CONTACT: Jay S. Osman, Chief Financial Officer, Casino Magic
Corp., 601-466-8010, or email, firstname.lastname@example.org
BATON ROUGE, La., April 29, 1996 - The trustee in the
Cajun Electric Power Cooperative
bankruptcy, representatives of the
Rural Utilities Service (RUS) and Entergy Gulf States (formerly Gulf
States Utilities, Inc.) have agreed to terms for a settlement of the
River Bend issues in Cajun's bankruptcy case, it was announced today
by the trustee and Entergy Gulf States.
The settlement, which would be advanced independently of the
reorganization plans proposed in the Cajun bankruptcy, is subject to
further approvals within the United States Government, the Board of
Directors of Entergy Corporation, the Federal Court hearing the case
and appropriate regulatory agencies. The trustee will submit the
proposal for approval to Judge Frank J. Polozola who has presided
over much of the litigation to be settled.
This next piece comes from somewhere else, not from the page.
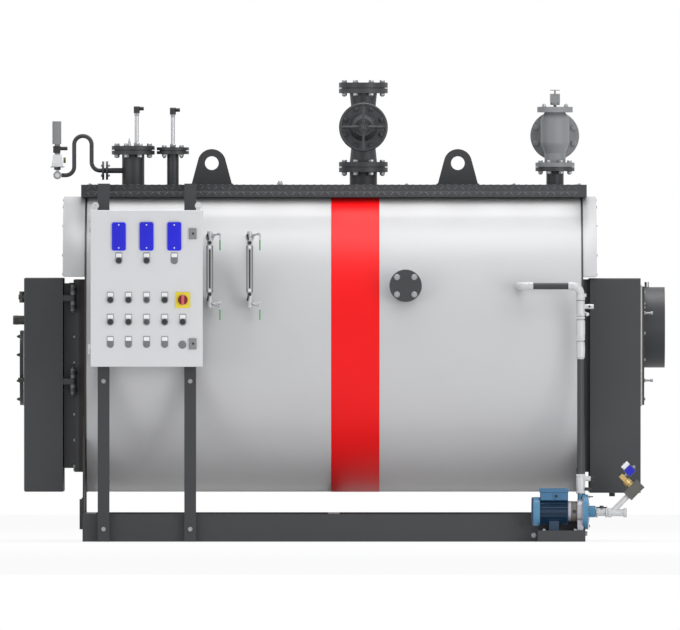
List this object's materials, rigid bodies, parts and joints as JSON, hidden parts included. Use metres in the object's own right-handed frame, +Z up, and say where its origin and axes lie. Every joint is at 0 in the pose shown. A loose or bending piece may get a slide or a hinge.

The three parties described their proposal as an equitable
solution to the River Bend aspects of the Cajun case.
"This settlement reflects a balanced approach to resolving these
complex issues," said Trustee Ralph R. Mabey. "It is a solution
that represents a true compromise which fairly treats each party."
Under its key provisions, the settlement gives the RUS several
options for disposing of Cajun's 30 percent ownership of the River
Bend nuclear unit. It commits Cajun to fund its full share of the
estimated decommissioning obligation for River Bend by setting aside
the sum of $125 million in a decommissioning trust fund, regardless
of the option the RUS chooses. It also provides for the release and
forgiveness of substantial claims and potential claims by Entergy
Gulf States against Cajun.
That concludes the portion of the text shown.